Dear Diary,
A recent attempt at shedding some humour on flatulence as a side effect of HIV/AIDS and antiretroviral treatment has made me realise that most people are about as comfortable with discussing farting as they are about discussing AIDS.
While it is safe to assume that everyone has had an embarrassing experience with flatulence at some point, HIV-positive people are unique in that we complain or talk about it more often and openly than most - and rightfully so.
With that said, any knowledge I possess on AIDS-related gastrointestinal distress (a fancy wording for farting) will have to be imparted in the most clinical way possible.
Despite eating, sleeping and exercising correctly, whether we like it or not, HIV and the resulting medication directly fuels the problem of unexpected bursts of wind from people living with HIV/AIDS.
Research shows that the HI-virus contributes to intestinal gas by gravitating towards the gut, which provides a hospitable environment for the virus. A high viral load in the gut will disrupt normal functions and can result in gastrointestinal distress, i.e. flatulence, diarrhoea, nausea and vomiting.
The drugs also cause gas by altering acidity levels in the stomach, which normally regulate the absorption of food and medications. The ensuing malabsorption of stomach contents usually results in "one's feathers being fluffed" at the most inappropriate of times.
Admittedly, this acquaintance with the virus has resulted in my sense of humour graduating from 'never getting the punch line' to being slightly more wicked and even caustic at times.
But that's just my way of coping with the illness because, in retrospect, this disease has a funny way of changing everything in one's life, while at the same time making sure that everything stays the same. A regular riot of laughs.
With my viral companion having become a full-time stand-up comic, I find that laughing with it is far less grievous to my wellbeing than having it laugh at me.
I should have picked up on its comedic talents when I was first diagnosed and presented with a steel trolley full of the various treatments that would be at my disposal, when the need arose.
And as if the bad news from my doctor was not enough, most of the drugs on the medicine trolley were manufactured by a pharmaceutical firm known at the time as Glaxo-"Wellcome". How's that for a laugh?
I began treatment shortly after my 'Wellcome' into the world of AIDS, but recklessly decided to quit within the first six months, due to the number of pills I had to swallow and their gargantuan size, in particular the frisbee-like Videx, a 'chewable' (yuk!, how dare they!) tablet produced by Bristol-Myers Squibb.
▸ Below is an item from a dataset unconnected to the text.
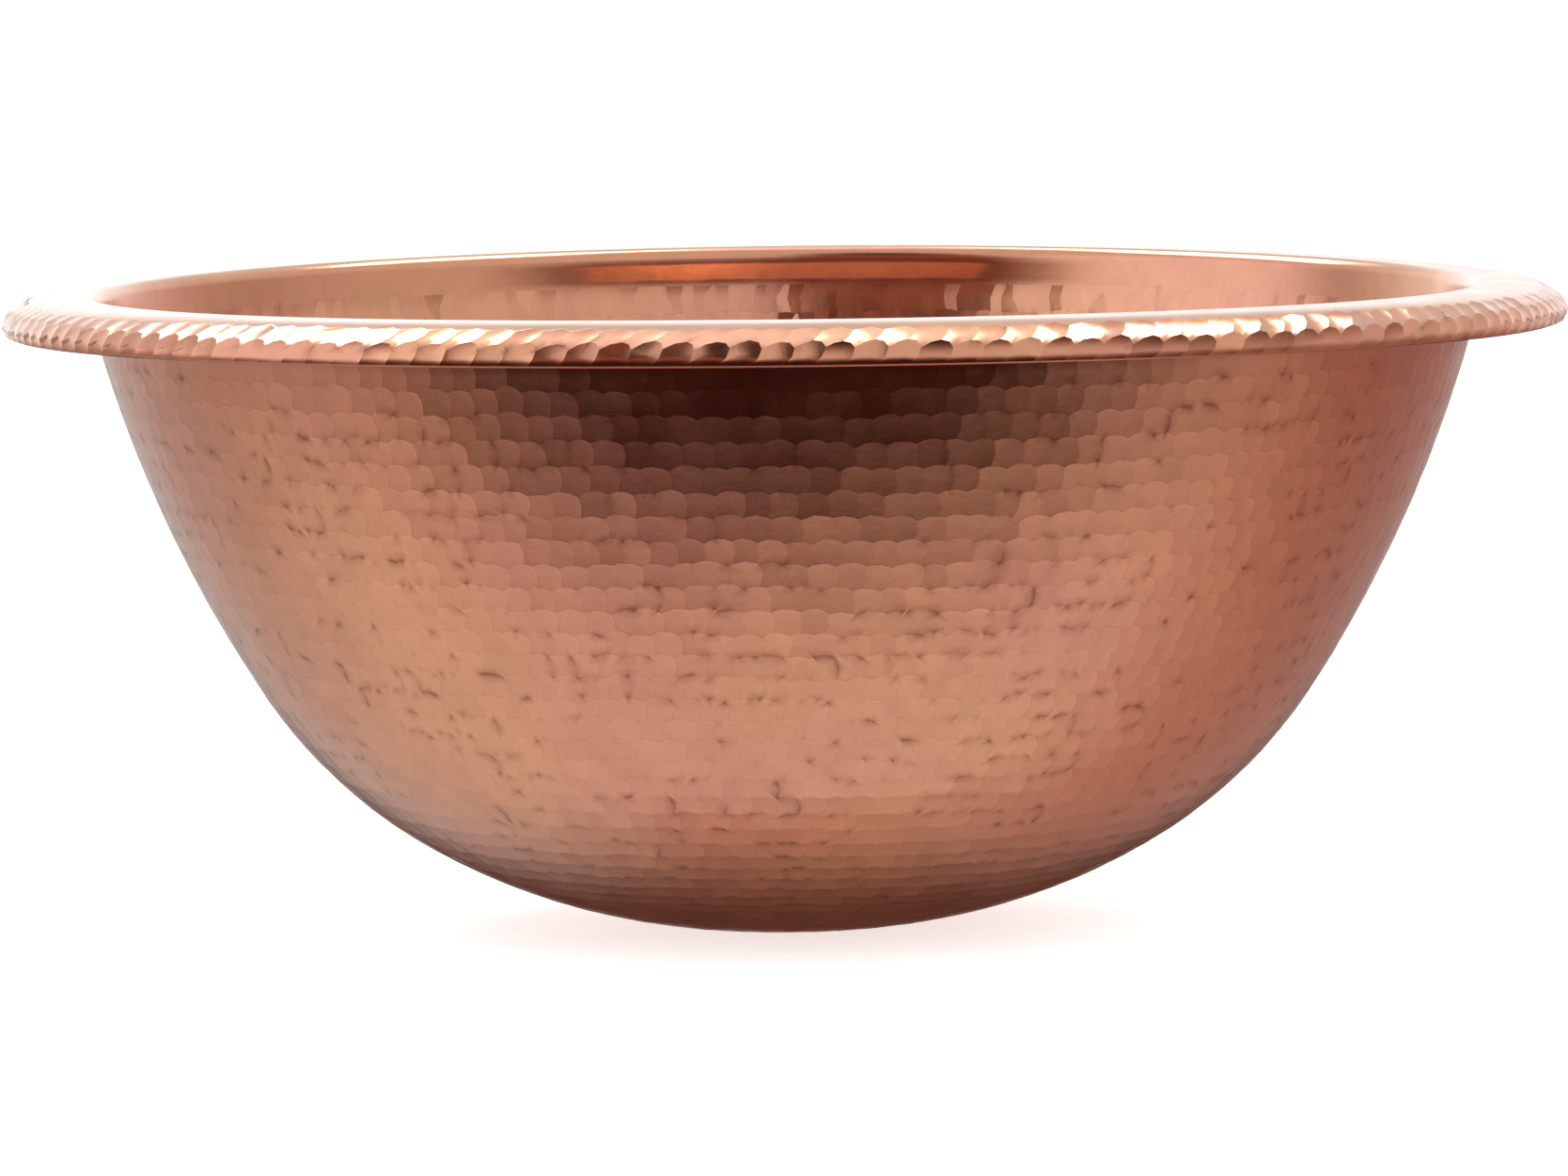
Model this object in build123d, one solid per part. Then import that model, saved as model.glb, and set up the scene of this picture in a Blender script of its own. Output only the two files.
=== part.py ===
from build123d import *
import os
from math import asin, cos, degrees, radians, sin

# A round hammered copper bowl, raised from one sheet. The wall turns outward into a flat flange,
# the flange's edge is turned down into a lip, and the lip's edge is wrapped round a wire.
# +Z is up, along the bowl's axis. The origin is the middle of the flat the bowl stands on.
# Lengths are in millimetres, angles in degrees.

# ---- Driving dimensions
RIM_DIAMETER = 432.0        # over the lip, about 17 in
HEIGHT = 178.0              # from the table to the flange's top, about 7 in
SHEET = 1.3                 # 16 gauge copper
WIRE_DIAMETER = 3.0         # stiffening wire wrapped in the lip's edge
WIRE_CLEARANCE = 0.05       # between the wire and the copper round it

# ---- Outside of the wall: four tangent arcs from a small flat up to the flange
FLAT_RADIUS = 12.0          # the planished flat that the bowl stands on
DOME_RADIUS = 176.0         # the shallow bottom
DOME_LEAN = 60.0            # the wall's lean from vertical where the dome ends
BILGE_RADIUS = 134.0        # the tighter turn between bottom and wall
BILGE_LEAN = 33.0           # the lean where the bilge ends
WALL_RADIUS = 353.0         # the nearly straight upper wall
THROAT_RADIUS = 16.0        # the turn from the wall into the throat, drawn up to stand upright
THROAT_LEAN = 1.0           # the throat's own lean
THROAT_HEIGHT = 5.0         # its straight part, a smooth band under the flange
MOUTH_BEND = 2.6            # under the corner where the wall turns out into the flange

# ---- Lip: a quarter ellipse that turns down, then a curl round the wire
LIP_RUN = 16.0              # how far in from the rim the flange starts to fall
LIP_DROP = 8.2              # from the flange's top to the rim's widest point
CURL_WRAP = 240.0           # how far the edge wraps round the wire

FLANGE_UNDERSIDE = HEIGHT - SHEET
HEM_RADIUS = WIRE_DIAMETER / 2 + WIRE_CLEARANCE
LIP_START_RADIUS = RIM_DIAMETER / 2 - LIP_RUN
LIP_INNER_RADIUS = RIM_DIAMETER / 2 - SHEET
WIRE_RING_RADIUS = LIP_INNER_RADIUS - HEM_RADIUS
WIRE_HEIGHT = HEIGHT - LIP_DROP


def lean_at_throat():
    """The wall's lean from vertical where it meets the throat, so that the flange comes out level."""
    dome_top = DOME_RADIUS * (1 - sin(radians(DOME_LEAN)))
    bilge_top = dome_top + BILGE_RADIUS * (sin(radians(DOME_LEAN)) - sin(radians(BILGE_LEAN)))
    throat_end = sin(radians(THROAT_LEAN))
    straight = THROAT_HEIGHT * cos(radians(THROAT_LEAN))
    rise_of_rest = FLANGE_UNDERSIDE - bilge_top - straight - MOUTH_BEND * (1 - throat_end)
    reach = WALL_RADIUS * sin(radians(BILGE_LEAN)) - THROAT_RADIUS * throat_end - rise_of_rest
    return degrees(asin(reach / (WALL_RADIUS - THROAT_RADIUS)))


WALL_LEAN = lean_at_throat()


def sheet_surface(above):
    """A line through the sheet, this far above its lower surface, as (radius, height).

    It runs from the axis across the base, up the wall, out along the flange, down the lip
    and round the wire. Arcs that curve upward get tighter with the distance, the rest wider.
    """
    flat = Line((0, above), (FLAT_RADIUS, above))
    dome = JernArc(flat @ 1, (1, 0), DOME_RADIUS - above, 90 - DOME_LEAN)
    bilge = JernArc(dome @ 1, dome % 1, BILGE_RADIUS - above, DOME_LEAN - BILGE_LEAN)
    wall = JernArc(bilge @ 1, bilge % 1, WALL_RADIUS - above, BILGE_LEAN - WALL_LEAN)
    upturn = JernArc(wall @ 1, wall % 1, THROAT_RADIUS - above, WALL_LEAN - THROAT_LEAN)
    throat = Line(upturn @ 1, upturn @ 1 + THROAT_HEIGHT * (upturn % 1))
    bend = JernArc(throat @ 1, throat % 1, MOUTH_BEND + above, THROAT_LEAN - 90)
    flange = Line(bend @ 1, (LIP_START_RADIUS, FLANGE_UNDERSIDE + above))
    lip = EllipticalCenterArc(
        (LIP_START_RADIUS, WIRE_HEIGHT),
        LIP_INNER_RADIUS - LIP_START_RADIUS + above,
        FLANGE_UNDERSIDE - WIRE_HEIGHT + above,
        start_angle=90,
        arc_size=-90,
    )
    curl = JernArc(lip @ 1, (0, -1), HEM_RADIUS + above, -CURL_WRAP)
    return [flat, dome, bilge, wall, upturn, throat, bend, flange, lip, curl]


def revolved(section):
    """Turn a (radius, height) section once about the bowl's axis."""
    return revolve(Plane.XZ * section, Axis.Z, 360)


def bowl_shell():
    """The whole copper sheet, from the middle of the base to its curled edge."""
    lower = sheet_surface(0)
    upper = sheet_surface(SHEET)
    cut_edge = Line(lower[-1] @ 1, upper[-1] @ 1)
    on_axis = Line(lower[0] @ 0, upper[0] @ 0)
    return revolved(make_face([*lower, cut_edge, *upper, on_axis]))


def rim_wire():
    """The closed steel ring inside the curl."""
    ring_section = Pos(WIRE_RING_RADIUS, WIRE_HEIGHT) * Circle(WIRE_DIAMETER / 2)
    return revolved(ring_section)


os.makedirs("parts", exist_ok=True)
for name, make in {"bowl_shell": bowl_shell, "rim_wire": rim_wire}.items():
    piece = make()
    piece.label = name
    export_step(piece, f"parts/{name}.step")
    box = piece.bounding_box()
    print(name, "volume", round(piece.volume), "mm3, size", box.size, "low", box.min)
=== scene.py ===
import math
import random

import bpy
import numpy as np
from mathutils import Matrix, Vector
from mathutils.geometry import delaunay_2d_cdt


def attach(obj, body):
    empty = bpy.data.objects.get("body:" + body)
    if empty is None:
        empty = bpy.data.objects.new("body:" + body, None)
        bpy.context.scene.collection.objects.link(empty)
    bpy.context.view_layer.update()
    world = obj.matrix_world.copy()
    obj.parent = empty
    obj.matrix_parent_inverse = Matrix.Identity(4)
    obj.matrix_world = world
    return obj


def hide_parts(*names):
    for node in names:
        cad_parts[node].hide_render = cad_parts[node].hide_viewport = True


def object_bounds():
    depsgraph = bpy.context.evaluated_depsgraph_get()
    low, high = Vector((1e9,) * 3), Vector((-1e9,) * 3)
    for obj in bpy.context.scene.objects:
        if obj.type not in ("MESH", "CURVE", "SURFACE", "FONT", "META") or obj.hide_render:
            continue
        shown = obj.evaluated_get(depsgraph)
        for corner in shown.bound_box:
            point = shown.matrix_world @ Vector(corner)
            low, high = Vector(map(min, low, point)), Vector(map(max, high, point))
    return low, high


# The looks of a hammered copper bowl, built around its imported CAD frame.
#
# The bowl is one sheet of copper. Its skin is rebuilt here as one closed mesh: three hammered
# zones (outside of the wall, lip, inside of the wall), where every blow of the hammer is a
# shallow facet of its own shape and tilt, and smooth bands of sheet between them.
# Lengths are in metres, angles in radians unless a name says degrees.

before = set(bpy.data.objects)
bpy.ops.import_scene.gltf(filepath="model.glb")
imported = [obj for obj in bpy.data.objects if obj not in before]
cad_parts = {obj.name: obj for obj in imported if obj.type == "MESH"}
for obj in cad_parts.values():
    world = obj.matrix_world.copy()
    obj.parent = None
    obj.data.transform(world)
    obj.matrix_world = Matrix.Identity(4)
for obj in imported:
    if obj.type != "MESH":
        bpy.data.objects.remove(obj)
cad_low, cad_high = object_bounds()

MM = 0.001
FULL_TURN = 2 * math.pi

# ---- The sheet's section, with the CAD's own dimensions
RIM_RADIUS = cad_high.x
HEIGHT = cad_high.z
SHEET = 1.3 * MM
FLAT_RADIUS = 12 * MM
DOME_RADIUS = 176 * MM
DOME_LEAN = math.radians(60)
BILGE_RADIUS = 134 * MM
BILGE_LEAN = math.radians(33)
WALL_RADIUS = 353 * MM
THROAT_RADIUS = 16 * MM
THROAT_LEAN = math.radians(1)
THROAT_HEIGHT = 5 * MM
MOUTH_BEND = 2.6 * MM
LIP_RUN = 16 * MM
LIP_DROP = 8.2 * MM
CURL_WRAP = math.radians(240)
HEM_RADIUS = 1.55 * MM
SECTION_STEP = 0.1 * MM      # between the points that stand for the section
RIM_WAVE = 0.8 * MM          # the rim of a hand-raised bowl isn't flat: front and back stand higher

# ---- Smooth bands
BAND_SEGMENTS = 320           # round the bowl
BAND_TURN = math.radians(12)  # the most the section turns from one ring to the next
BAND_STEP = 5 * MM            # the most it runs between them
BAND_MARGIN = 1.5 * MM        # the least between a smooth ring and a hammered zone
EASED_LEAN = math.radians(12) # of the throat where it wasn't drawn up all the way
EASED_FROM = math.radians(17) # either side of the back, where the throat starts to ease
EASED_TO = math.radians(30)   # where it's eased all the way

# ---- Where the hammered zones start and end
FIRST_RING = 3.2 * MM         # from the axis, on both sides of the sheet
WALL_MARGIN = 1 * MM          # that the outer blows run on past the wall's end
INSIDE_MARGIN = 1.5 * MM      # and the inner ones
LIP_ZONE_RADIUS = 210.2 * MM  # where the lip's blows start on the flange
LIP_ZONE_RUN = 11.7 * MM      # along the section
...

This medicine contains the active ingredient didanosine (also known as ddi), which lowers the amount of virus in the body (viral load) and slows progression of the disease from HIV to AIDS. One of the drug's many other serious toxicities is pancreatitis, which may be fatal - just when I thought being diagnosed HIV-positive was all the fatality one person could handle.
So, ultimately, it was a 'damned if you do, damned if you don't' situation. Under my hellish drug regime of taking two Videx, three Viramune and three Zerit three times a day, I thought it better to accept my fate than suffer the slings and arrows of the treatment side effects.
Being as impatient as I was at the time, I just wanted it to be over with. But, as it turns out, my short stint with the drugs had been enough to jack up my immune system to a point where it dawned on me that I could be a lot worse off if I were run over by a bus or struck by lightning, however brief the suffering.
This disease and the accompanying drugs forced the coward within to choose life and, while everything has changed, it still remains the same.
Now, a few years later, I have started taking the drugs again - miraculously without a hint of resistance - and I am a picture of perfect health.
Not the same combination though, because since then, new science has seen drugs with the same levels of toxicity being reduced in size and combined so that, instead of eight huge pills three times a day, you now have three tiny pills twice daily.
And, thanks to drug giants like GlaxoSmithKline and Bristol-Myers Squibb, an arsenal of anti-AIDS drugs for the sole purpose of prolonged life is now more readily available.
Their easy consumption has made it possible for all HIV-positive people to endure the same amount of horrendous side effects, just in smaller doses.
But for all its toxic madness and near fatal side effects, I can honestly say that antiretrovirals have truly become the wind beneath my wings ... and that has nothing to do with farting.